▸ **PROVIDED RECORDS**:

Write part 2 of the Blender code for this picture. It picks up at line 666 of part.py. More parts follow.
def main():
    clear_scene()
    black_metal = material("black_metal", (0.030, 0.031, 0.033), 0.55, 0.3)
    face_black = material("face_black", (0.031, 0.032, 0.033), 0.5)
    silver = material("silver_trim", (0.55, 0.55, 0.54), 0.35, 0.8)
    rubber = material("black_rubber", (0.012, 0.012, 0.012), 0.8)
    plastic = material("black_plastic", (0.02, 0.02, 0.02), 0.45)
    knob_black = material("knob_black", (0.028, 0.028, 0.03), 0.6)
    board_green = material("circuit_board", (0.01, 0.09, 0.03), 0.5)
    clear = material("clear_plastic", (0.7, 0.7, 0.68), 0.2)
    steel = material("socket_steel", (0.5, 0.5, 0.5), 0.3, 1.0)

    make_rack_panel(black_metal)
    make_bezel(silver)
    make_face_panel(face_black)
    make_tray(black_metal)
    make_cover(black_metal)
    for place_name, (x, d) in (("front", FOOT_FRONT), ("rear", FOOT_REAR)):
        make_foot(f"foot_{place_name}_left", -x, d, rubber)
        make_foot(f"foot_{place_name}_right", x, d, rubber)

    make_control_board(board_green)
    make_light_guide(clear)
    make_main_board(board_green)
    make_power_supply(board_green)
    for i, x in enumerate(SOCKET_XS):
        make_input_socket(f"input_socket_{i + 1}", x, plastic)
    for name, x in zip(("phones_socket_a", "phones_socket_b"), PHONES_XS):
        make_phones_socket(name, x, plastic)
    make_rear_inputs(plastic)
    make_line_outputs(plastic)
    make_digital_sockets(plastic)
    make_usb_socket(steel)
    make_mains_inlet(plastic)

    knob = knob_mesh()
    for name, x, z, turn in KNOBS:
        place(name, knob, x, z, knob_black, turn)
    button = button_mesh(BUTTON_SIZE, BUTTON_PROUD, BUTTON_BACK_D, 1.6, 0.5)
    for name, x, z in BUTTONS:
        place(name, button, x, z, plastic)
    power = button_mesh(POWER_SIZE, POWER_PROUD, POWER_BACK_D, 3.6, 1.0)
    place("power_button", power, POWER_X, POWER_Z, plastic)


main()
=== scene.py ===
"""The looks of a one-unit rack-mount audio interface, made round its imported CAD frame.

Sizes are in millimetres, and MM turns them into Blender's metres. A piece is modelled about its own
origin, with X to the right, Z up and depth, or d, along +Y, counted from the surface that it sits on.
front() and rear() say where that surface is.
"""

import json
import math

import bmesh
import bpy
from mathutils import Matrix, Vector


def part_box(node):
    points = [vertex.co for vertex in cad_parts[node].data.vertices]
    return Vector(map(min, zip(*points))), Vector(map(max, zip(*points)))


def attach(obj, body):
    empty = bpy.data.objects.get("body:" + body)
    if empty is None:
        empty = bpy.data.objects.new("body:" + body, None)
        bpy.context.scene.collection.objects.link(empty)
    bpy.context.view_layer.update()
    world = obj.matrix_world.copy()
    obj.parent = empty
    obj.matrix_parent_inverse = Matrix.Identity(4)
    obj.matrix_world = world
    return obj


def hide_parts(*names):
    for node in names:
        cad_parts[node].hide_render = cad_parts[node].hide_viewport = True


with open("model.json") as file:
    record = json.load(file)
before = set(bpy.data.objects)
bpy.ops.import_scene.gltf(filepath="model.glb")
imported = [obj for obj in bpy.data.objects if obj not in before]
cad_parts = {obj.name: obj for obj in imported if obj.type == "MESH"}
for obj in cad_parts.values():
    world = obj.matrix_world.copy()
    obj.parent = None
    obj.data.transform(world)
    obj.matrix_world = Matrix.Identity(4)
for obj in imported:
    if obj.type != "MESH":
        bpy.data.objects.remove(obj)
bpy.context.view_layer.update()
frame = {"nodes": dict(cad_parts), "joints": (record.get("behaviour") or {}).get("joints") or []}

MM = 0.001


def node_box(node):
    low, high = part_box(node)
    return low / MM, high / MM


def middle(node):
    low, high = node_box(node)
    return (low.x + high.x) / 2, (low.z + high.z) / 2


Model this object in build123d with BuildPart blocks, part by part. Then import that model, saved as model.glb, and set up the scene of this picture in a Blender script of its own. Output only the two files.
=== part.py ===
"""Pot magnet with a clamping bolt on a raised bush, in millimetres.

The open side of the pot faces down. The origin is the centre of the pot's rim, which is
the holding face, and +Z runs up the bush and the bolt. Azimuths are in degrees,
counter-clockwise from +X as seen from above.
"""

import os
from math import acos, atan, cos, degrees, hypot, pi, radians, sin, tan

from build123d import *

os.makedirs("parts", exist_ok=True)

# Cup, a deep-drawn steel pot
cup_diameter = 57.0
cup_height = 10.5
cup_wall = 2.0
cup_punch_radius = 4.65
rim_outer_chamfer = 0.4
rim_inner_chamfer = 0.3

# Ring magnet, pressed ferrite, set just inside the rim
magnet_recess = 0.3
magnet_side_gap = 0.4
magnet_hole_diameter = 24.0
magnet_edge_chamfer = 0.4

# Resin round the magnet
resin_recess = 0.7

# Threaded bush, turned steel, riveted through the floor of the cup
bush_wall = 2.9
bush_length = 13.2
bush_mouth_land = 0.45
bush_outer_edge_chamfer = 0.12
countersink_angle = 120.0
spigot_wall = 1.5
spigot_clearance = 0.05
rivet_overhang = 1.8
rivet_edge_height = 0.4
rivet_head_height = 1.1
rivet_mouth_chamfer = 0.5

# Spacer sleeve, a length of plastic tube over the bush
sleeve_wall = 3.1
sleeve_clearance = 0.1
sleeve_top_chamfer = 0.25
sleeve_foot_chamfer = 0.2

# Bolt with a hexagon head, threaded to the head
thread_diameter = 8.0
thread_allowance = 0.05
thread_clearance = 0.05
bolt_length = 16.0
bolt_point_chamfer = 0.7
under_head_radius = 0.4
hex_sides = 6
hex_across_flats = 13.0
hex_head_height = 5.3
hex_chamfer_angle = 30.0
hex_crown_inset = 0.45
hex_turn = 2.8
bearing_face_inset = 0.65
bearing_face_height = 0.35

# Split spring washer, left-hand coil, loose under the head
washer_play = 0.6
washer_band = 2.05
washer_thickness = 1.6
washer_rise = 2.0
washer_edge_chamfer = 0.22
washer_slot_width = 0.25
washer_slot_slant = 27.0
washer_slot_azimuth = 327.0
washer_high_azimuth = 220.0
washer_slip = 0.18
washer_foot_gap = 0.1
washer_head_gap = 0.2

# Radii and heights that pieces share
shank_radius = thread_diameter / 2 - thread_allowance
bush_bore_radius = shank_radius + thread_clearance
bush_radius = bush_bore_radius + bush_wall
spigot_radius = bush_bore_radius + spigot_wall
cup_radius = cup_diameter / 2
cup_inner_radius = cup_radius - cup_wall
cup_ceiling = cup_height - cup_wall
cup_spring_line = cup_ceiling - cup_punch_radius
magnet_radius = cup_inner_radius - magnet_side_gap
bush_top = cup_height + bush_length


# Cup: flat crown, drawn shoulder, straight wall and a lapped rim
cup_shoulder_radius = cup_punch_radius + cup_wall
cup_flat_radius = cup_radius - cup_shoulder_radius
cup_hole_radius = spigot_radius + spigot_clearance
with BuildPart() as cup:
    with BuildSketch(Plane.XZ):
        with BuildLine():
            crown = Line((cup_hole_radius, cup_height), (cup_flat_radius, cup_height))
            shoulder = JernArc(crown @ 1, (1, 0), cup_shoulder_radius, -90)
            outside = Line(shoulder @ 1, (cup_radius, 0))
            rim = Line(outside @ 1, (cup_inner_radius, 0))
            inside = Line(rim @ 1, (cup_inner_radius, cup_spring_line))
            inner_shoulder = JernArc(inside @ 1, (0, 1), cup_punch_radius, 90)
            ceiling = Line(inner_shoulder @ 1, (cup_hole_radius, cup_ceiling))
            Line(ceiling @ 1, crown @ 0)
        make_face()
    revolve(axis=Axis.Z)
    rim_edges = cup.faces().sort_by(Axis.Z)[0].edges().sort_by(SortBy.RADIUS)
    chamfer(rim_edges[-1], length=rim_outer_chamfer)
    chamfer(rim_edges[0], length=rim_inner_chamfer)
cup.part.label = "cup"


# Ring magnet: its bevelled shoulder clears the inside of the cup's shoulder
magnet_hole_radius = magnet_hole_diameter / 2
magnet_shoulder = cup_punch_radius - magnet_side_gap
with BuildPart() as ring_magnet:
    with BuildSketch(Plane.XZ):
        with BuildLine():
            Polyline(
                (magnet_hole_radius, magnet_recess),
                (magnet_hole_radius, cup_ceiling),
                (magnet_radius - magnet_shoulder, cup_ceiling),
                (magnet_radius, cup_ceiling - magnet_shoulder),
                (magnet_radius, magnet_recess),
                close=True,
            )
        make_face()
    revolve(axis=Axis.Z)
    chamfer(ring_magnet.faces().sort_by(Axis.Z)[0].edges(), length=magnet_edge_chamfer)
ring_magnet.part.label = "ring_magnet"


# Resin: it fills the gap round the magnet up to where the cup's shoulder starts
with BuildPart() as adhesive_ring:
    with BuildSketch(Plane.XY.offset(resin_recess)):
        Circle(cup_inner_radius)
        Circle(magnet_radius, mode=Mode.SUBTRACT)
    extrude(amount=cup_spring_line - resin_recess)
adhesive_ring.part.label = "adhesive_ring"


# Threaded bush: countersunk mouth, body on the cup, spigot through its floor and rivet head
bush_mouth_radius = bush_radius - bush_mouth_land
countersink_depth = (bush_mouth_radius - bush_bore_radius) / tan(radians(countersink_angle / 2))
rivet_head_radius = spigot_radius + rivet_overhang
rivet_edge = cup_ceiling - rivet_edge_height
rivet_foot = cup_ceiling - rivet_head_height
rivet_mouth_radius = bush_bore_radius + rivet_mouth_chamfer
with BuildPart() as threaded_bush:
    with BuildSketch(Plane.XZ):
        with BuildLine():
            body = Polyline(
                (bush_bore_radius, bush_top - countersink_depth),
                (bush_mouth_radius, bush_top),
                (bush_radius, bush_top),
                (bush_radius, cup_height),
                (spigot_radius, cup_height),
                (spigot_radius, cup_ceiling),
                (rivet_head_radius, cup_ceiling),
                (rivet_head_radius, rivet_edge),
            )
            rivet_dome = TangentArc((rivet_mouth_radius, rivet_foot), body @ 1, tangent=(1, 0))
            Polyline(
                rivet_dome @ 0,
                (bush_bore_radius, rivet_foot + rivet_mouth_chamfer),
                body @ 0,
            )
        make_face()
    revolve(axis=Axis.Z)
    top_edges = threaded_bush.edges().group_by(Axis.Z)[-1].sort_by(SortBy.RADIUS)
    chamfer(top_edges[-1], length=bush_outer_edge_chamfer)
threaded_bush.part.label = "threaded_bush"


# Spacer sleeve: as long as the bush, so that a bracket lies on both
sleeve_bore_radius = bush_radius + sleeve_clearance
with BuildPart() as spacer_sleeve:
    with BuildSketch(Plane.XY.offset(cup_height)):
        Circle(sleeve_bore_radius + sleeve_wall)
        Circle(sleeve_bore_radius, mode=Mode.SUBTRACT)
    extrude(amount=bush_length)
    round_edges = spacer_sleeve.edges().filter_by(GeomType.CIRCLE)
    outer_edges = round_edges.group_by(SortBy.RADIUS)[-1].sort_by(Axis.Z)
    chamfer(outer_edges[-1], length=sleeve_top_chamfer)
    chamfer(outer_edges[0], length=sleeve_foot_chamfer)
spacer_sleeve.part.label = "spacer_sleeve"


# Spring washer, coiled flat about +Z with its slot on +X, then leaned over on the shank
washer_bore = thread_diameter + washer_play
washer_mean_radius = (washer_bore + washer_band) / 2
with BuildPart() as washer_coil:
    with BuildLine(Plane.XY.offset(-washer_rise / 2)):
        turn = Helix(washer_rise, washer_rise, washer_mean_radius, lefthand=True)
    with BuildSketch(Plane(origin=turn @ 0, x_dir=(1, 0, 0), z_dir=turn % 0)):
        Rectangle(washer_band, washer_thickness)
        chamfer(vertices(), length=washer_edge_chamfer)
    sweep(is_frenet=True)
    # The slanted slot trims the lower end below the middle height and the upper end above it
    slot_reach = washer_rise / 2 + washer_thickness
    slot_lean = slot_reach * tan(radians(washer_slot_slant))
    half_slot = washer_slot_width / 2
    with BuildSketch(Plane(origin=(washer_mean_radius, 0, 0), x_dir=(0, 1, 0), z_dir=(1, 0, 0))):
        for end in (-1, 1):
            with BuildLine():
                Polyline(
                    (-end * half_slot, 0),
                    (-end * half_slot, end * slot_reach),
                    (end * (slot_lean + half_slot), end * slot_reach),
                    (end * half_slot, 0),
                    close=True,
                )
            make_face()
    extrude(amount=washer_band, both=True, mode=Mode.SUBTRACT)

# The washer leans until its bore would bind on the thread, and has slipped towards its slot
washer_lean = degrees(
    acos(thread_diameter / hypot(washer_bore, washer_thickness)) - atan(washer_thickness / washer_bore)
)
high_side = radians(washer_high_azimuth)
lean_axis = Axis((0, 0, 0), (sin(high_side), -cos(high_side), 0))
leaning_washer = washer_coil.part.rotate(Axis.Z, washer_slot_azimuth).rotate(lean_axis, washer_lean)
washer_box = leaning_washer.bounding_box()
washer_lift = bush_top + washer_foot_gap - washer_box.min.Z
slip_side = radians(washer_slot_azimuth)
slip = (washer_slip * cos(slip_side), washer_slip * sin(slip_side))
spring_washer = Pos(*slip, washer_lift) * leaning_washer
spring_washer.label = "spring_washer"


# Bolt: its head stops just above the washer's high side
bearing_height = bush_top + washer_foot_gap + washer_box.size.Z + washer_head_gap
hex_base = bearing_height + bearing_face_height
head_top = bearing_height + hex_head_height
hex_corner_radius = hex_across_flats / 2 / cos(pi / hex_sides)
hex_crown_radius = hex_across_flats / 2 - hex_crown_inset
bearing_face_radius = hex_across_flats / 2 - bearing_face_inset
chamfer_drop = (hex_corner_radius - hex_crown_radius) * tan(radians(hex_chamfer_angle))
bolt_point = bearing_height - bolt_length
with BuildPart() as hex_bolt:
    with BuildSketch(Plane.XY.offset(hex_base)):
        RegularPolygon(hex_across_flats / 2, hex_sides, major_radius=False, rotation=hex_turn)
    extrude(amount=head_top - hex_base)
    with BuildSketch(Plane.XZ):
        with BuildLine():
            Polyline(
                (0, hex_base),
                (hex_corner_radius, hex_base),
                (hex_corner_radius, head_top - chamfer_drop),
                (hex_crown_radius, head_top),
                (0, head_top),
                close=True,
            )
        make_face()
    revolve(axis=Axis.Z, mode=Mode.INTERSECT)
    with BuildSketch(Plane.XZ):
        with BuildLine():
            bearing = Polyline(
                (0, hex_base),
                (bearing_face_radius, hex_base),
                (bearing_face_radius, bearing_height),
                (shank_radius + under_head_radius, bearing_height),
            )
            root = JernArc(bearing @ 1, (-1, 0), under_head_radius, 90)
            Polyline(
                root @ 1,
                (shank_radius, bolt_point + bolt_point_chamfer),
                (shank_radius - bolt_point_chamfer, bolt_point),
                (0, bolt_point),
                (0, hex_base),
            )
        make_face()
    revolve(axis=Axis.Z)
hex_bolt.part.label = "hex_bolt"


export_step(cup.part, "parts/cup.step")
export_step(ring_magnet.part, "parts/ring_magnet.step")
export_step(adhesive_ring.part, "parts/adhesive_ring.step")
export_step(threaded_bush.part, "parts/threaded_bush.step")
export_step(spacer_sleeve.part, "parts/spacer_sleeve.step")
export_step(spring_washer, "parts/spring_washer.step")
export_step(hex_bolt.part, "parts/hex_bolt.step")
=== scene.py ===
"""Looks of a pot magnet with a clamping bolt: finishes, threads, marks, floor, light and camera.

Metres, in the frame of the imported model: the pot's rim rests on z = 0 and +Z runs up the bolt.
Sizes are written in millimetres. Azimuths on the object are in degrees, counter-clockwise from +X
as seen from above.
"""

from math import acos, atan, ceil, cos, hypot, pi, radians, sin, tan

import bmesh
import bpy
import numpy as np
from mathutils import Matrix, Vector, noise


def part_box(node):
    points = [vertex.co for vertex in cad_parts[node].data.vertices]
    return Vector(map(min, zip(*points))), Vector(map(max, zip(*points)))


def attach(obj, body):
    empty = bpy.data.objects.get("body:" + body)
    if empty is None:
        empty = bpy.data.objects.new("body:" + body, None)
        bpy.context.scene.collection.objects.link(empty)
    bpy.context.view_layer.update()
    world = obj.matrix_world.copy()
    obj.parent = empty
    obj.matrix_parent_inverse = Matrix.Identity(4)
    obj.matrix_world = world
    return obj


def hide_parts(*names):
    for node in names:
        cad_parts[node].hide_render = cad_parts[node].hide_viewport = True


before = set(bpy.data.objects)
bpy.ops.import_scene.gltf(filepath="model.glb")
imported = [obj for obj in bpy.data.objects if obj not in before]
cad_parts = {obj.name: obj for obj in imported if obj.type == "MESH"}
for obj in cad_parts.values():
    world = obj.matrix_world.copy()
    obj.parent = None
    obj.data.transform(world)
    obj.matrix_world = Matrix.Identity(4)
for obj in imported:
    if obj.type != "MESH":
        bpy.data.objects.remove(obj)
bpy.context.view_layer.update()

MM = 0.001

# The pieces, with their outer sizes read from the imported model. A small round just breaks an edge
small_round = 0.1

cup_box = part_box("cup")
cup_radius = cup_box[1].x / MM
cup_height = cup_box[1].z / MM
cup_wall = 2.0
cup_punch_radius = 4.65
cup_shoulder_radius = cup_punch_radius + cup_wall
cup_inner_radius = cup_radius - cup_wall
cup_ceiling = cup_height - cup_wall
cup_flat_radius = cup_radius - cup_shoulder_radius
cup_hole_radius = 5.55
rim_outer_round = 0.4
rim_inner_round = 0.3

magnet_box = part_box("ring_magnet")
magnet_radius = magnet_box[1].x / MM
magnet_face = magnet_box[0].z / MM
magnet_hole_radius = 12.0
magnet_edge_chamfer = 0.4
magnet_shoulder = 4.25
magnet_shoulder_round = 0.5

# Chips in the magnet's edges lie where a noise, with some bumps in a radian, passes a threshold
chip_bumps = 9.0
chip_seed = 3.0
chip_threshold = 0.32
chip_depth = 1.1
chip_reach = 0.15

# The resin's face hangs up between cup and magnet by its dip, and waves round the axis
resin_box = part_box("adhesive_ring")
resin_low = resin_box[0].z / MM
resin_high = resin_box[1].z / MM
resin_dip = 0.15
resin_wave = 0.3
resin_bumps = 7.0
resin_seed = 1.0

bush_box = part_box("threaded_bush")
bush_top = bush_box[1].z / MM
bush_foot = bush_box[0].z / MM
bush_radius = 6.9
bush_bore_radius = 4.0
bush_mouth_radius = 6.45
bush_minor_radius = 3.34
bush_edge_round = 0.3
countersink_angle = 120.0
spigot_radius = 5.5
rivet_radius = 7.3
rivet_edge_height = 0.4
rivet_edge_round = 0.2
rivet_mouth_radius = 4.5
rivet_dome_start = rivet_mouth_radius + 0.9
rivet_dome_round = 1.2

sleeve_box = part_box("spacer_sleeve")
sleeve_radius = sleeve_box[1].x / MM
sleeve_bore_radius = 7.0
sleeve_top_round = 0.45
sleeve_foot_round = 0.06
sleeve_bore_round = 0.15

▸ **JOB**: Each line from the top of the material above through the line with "0.5), 0.3, 1.0)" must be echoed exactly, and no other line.

▸ **SOLUTION FOR THIS EXERCISE**:
Write part 2 of the Blender code for this picture. It picks up at line 666 of part.py. More parts follow.
def main():
    clear_scene()
    black_metal = material("black_metal", (0.030, 0.031, 0.033), 0.55, 0.3)
    face_black = material("face_black", (0.031, 0.032, 0.033), 0.5)
    silver = material("silver_trim", (0.55, 0.55, 0.54), 0.35, 0.8)
    rubber = material("black_rubber", (0.012, 0.012, 0.012), 0.8)
    plastic = material("black_plastic", (0.02, 0.02, 0.02), 0.45)
    knob_black = material("knob_black", (0.028, 0.028, 0.03), 0.6)
    board_green = material("circuit_board", (0.01, 0.09, 0.03), 0.5)
    clear = material("clear_plastic", (0.7, 0.7, 0.68), 0.2)
    steel = material("socket_steel", (0.5, 0.5, 0.5), 0.3, 1.0)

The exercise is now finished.